私も瀬戸内が私生活を語った時、飲酒や肉食を公言していたのは呆れました。何も今時一汁一菜にしろとは言いませんが、完全な生臭坊主そのものですね。仏教の五戒の中で、不邪淫戒(淫らな性行為の禁止)だけは守っていると言っていましたが、これは齢のせいでお相手がいないだけでしょ。

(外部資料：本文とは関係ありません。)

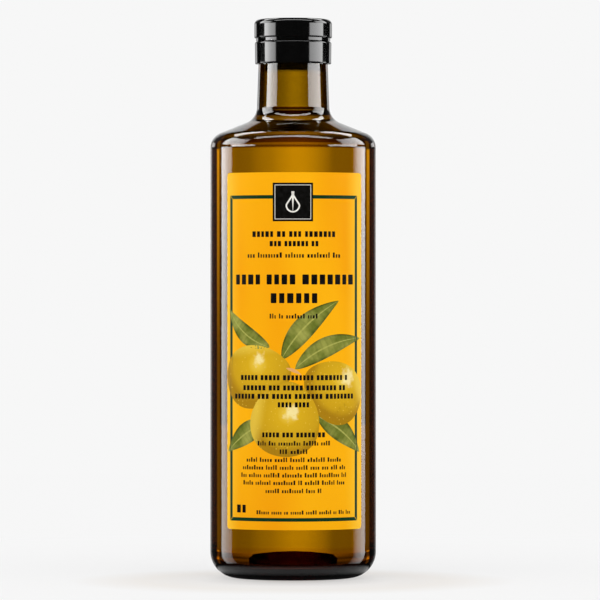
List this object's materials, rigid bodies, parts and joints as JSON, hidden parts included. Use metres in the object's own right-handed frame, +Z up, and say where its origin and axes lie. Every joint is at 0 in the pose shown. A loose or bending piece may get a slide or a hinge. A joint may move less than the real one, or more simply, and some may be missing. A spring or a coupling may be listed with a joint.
{
  "type": "olive oil bottle",
  "caption": "Round brown glass bottle filled with olive oil, with a black two-part screw closure and a tall orange front label printed with olives.",
  "frame": {"origin": "centre of the foot, on the plane that the bottle stands on", "axes": "+Z up along the bottle's axis, -Y out of the label's front, +X to the right as the label is read"},
  "size_m": [0.0828, 0.0829, 0.2788],
  "materials": {
    "brown_glass": "clear",
    "olive_oil": "clear liquid",
    "black_insert": "satin moulded",
    "black_closure": "gloss",
    "printed_label": "satin printed paper"
  },
  "bodies": {
    "root": {"glass_bottle": "brown_glass", "oil": "olive_oil", "pour_insert": "black_insert", "tamper_band": "black_closure", "screw_cap": "black_closure", "label": "printed_label"}
  },
  "joints": []
}
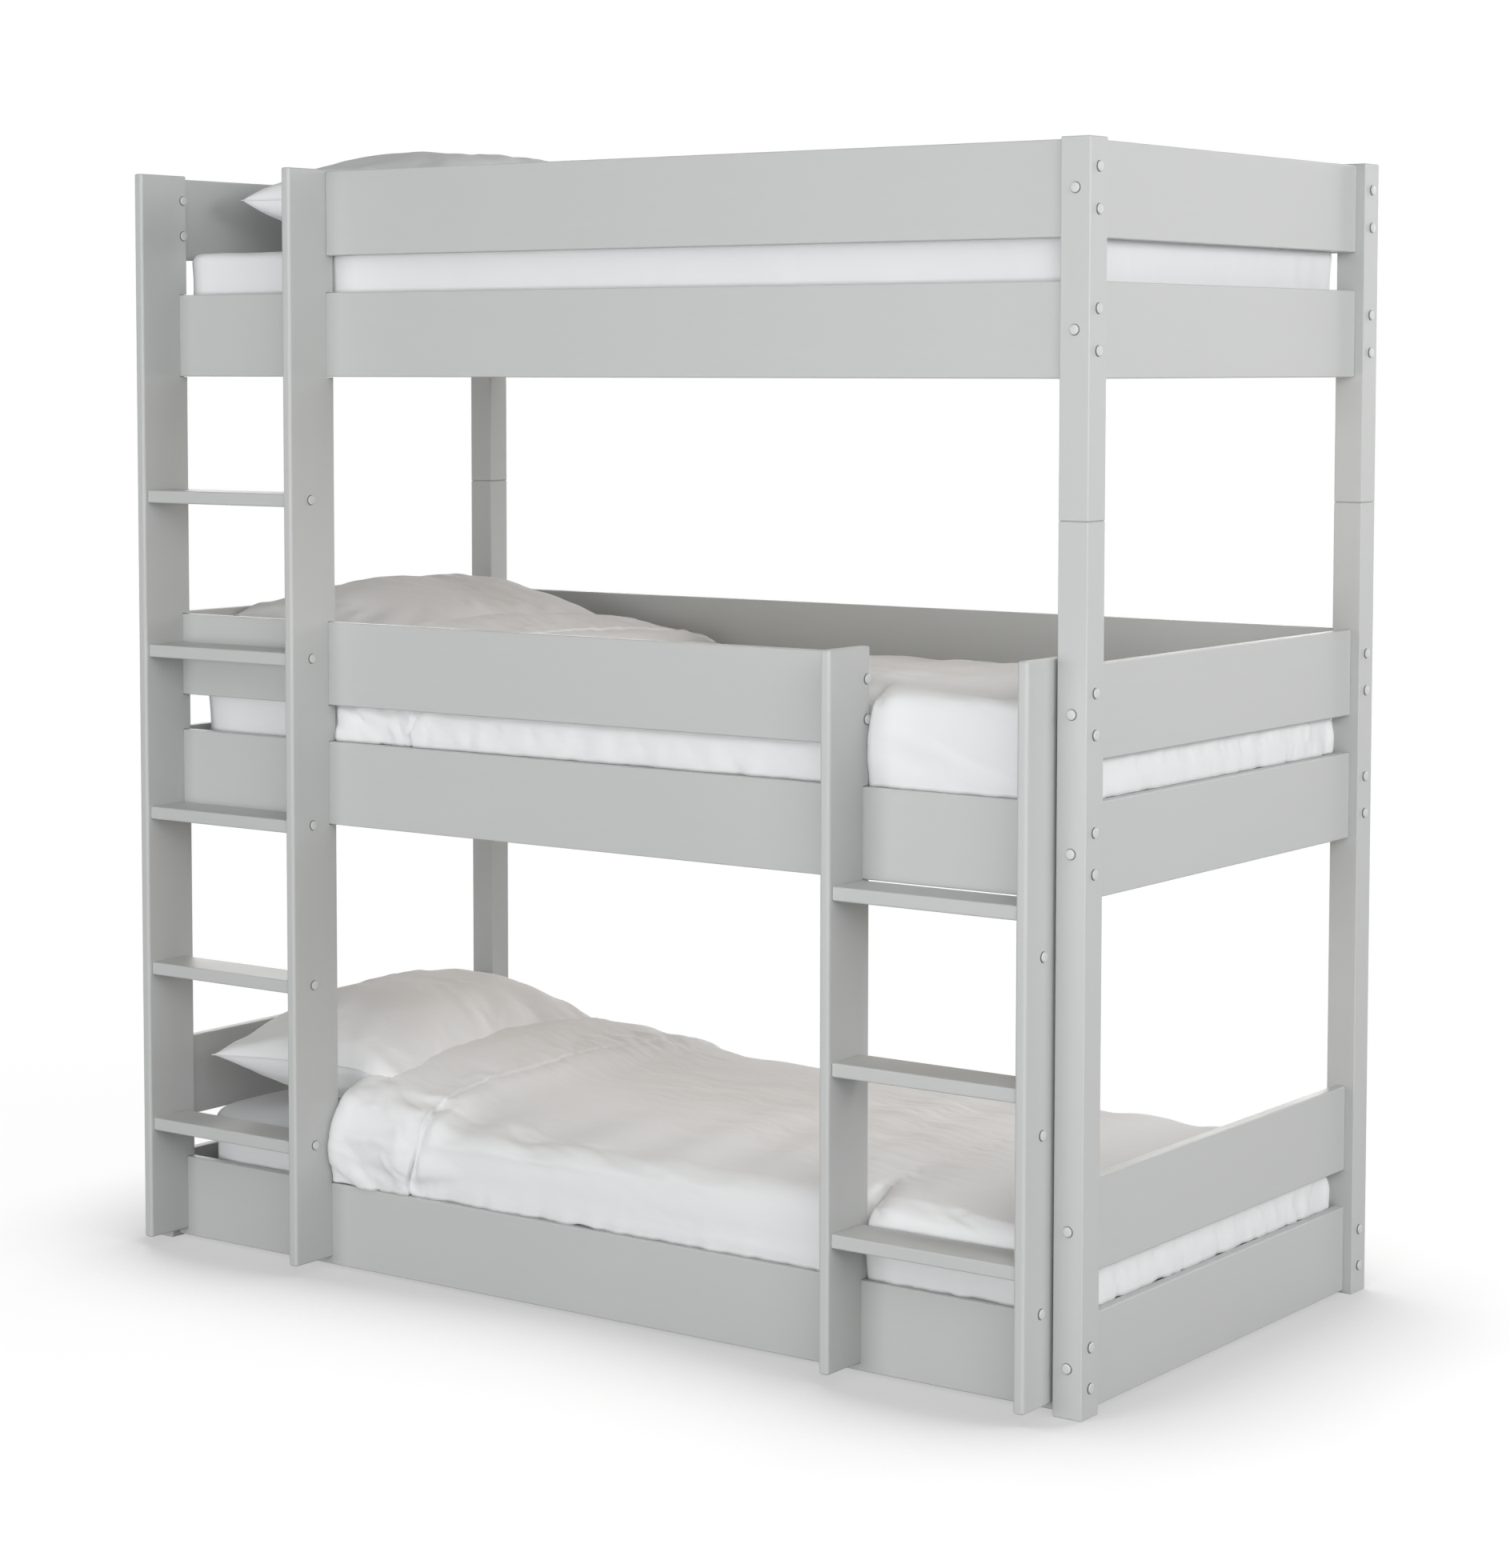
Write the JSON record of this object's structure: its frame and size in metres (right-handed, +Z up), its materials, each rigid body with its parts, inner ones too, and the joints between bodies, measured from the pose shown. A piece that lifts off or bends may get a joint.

戒律が厳しいと言われるタイの仏教僧も、最近はかつらを被って風俗店通いする破戒僧が出てきて問題になっています。しかし、彼らはまだ破戒への後ろめたさがあるだけマシです。堂々と仏法破りを公言するなら、仏教僧とは言えません。彼女にとって仏法とは、世渡りのためのツールなのでしょう。
今年もよろしくお願いします。
彼女が監修か何かしてた源氏物語を買って読んでました。
四巻まで進んだけどそれ以上は違和感というか、好みにあわずに買うのを止めました。
この記事を読んで、止めて正解だったかなと思いました。
TVに出る人の話は眉唾物なのは分かってるはずだけど、自分も見る目が無いですね。
明けましておめでとうございます。本年もどうぞよろしくお願い致します。
私は瀬戸内版源氏物語は未読ですが、結構話題になりましたよね。その三にも書きましたが、昔見た『中世炎上』のイメージがあって、敬遠してましたが、その方が良かったかも。
仰る通りTVに出る人はスポンサーの意向があり、やたら出ている人は人気者や優秀だからとは限りません。彼女は今TVでもっとも出ている女性作家ではないでしょうか?